There are a lot of “most 90s” things that occurred during the decade of Clinton and dial-up internet, but among the annals of distinctive 90s pairings is Daria and Garbage. The irony is, of course, that this pairing took place in 2002, during the premiere of the final Daria episode/movie, Is It College Yet?. The seamless combination (Mystik Spiral is very much the sort of band that would open for Garbage) of the two alt pinnacles occurred at a time when the promise of the 90s was fading away completely.
Maybe that’s why the two entities felt the need to join forces and preserve what was left of the decade’s pop culture integrity. Just as MTV did with the first Daria movie, Is It Fall Yet?, so, too, did they make the intermission between the first and second half of the feature an epic video premiere event (in Is It Fall Yet?‘s case, the video was Mystik Spiral’s “Freakin’ Friends”). This time, the break in between the first and final acts of the Daria movie played up Garbage’s second single from their third album, Beautiful Garbage (they would only release two more subsequently). The Daria animation team even went the extra mile by creating cartoon versions of Garbage to stand next to the beloved curmudgeon and introduce the video.
While there are two versions of the song’s visual accompaniment–one features live footage of the band performing intermixed with Is It College Yet? clips–the real one still hangs on to the favored fish eye camera lens that 90s offerings like “Da Rain (Supa Dupa Fly)” and “Mo Money Mo Problems” consistently used as a go-to in music video artistry. Thus, “Breaking Up The Girl” is blatantly caught in between decades.
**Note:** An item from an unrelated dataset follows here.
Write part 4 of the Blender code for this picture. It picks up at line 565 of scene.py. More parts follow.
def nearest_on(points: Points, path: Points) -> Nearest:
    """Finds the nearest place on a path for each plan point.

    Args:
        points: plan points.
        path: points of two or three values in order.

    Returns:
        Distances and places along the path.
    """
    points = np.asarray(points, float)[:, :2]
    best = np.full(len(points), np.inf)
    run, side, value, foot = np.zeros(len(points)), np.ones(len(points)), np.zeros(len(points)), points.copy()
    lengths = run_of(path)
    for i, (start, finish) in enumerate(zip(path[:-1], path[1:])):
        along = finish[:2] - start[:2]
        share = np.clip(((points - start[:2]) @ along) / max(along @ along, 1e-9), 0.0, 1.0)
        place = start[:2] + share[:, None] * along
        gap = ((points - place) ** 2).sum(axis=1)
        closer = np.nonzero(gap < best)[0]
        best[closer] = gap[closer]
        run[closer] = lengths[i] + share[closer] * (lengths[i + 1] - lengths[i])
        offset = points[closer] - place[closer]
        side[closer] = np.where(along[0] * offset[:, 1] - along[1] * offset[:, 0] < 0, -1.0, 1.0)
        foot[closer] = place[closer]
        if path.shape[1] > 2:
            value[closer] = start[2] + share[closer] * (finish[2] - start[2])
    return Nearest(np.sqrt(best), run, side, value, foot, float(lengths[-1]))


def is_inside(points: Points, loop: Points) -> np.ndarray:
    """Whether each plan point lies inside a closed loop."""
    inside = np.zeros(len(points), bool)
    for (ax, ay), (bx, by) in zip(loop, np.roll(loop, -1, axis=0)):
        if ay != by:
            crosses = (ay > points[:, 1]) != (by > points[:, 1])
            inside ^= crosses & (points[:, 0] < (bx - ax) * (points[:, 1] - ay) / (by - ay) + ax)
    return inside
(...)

Like some strange melding of Beauty and the Beast, Lady Gaga’s “Bad Romance,” and Blur’s “The Universal,” the video features scenes of a rose in a glass encasement in the center of a white room that pixellates out as the song begins and cuts to Shirley Manson standing in front of an invasive, Big Brother-esque camera.
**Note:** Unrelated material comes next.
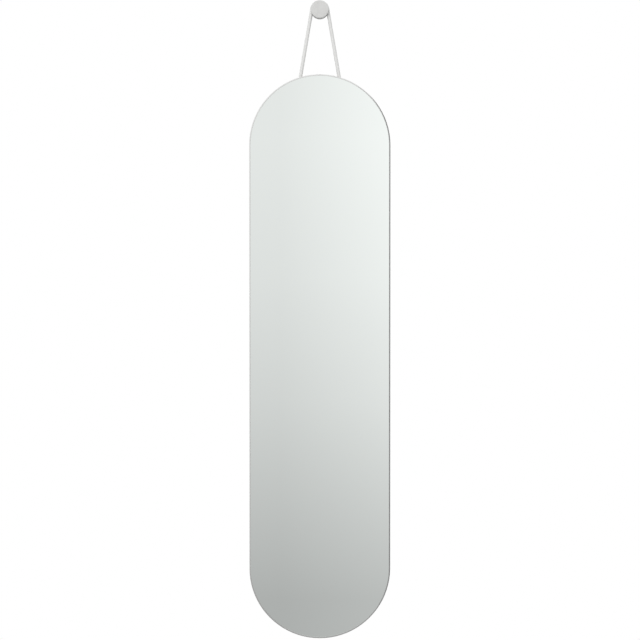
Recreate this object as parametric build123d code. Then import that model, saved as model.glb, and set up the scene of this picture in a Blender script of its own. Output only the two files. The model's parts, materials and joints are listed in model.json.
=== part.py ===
from build123d import *
import math
import os

# A pill-shaped wall mirror that hangs by a round cord from a turned knob. Sizes are in millimetres.
# The wall is the plane y = 0 and the knob's axis meets it at the origin. The object stands out
# towards -Y, so a depth here is a distance from the wall, and +Z is up.

# Mirror and its place below the knob's axis
mirror_width = 400
mirror_height = 1600
knob_to_mirror = 185.5
wall_gap = 20

# Rim: a C-shaped aluminium profile bent round the mirror, with one butt joint at the bottom
rim_wall = 2
rim_lip_thickness = 1.5
front_lip = 4
rear_lip = 10
rim_edge_radius = 3.2
joint_gap = 0.2

# Glass, tape and board, stacked between the rim's two lips
glass_thickness = 4
glass_arris = 0.6
tape_thickness = 1
board_thickness = 9
edge_clearance = 0.5
tape_width = 24
tape_strips = 3
tape_pitch = 110
tape_end_margin = 120

# Splice behind the butt joint, in a rebate of the board
splice_thickness = 2
splice_half_angle = 12
splice_clearance = 0.3
splice_screw_angles = (-7, 7)
splice_screw_shank = 1.5
splice_screw_head = 2.7
splice_screw_bite = 5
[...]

Shirley Manson combines the grunge look of jeans with the presumed elegance that the twenty-first century was supposed to bring (though it ultimately only brought assless chaps and Ed Hardy) as she croons, “In a modern culture, my friend, you must be careful/They’ve a million ways to kill you/There’s an art to growing old.”
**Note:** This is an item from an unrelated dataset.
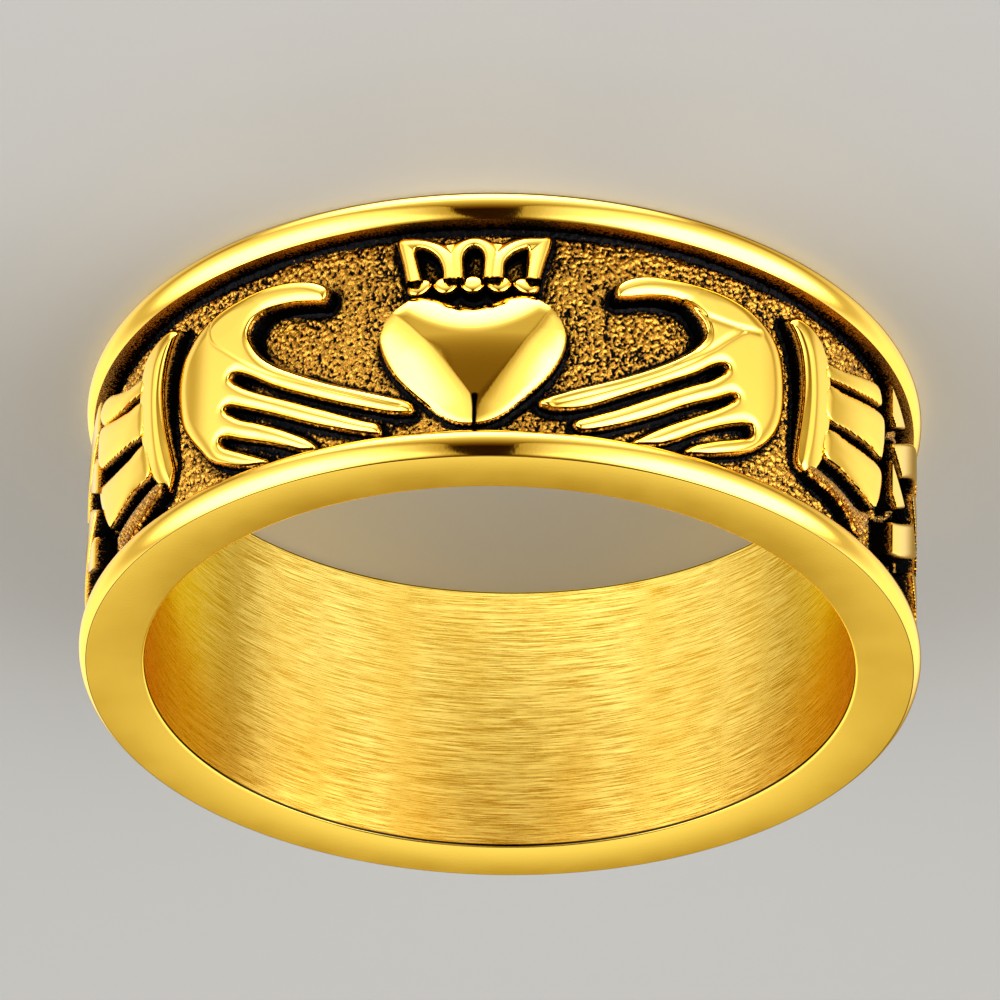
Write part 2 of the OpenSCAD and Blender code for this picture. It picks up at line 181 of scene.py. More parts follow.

It’s almost as though Manson is deliberately speaking to the nostalgia of the 90s before it was co-opted by BuzzFeed. She is prophesying the advent of things the 90s never could have anticipated, yet cherishing the best elements of a twentieth century golden age by preserving its sonic and visual aesthetic–and collaborating with Daria, the spokesperson of Gen X apathy–to boot.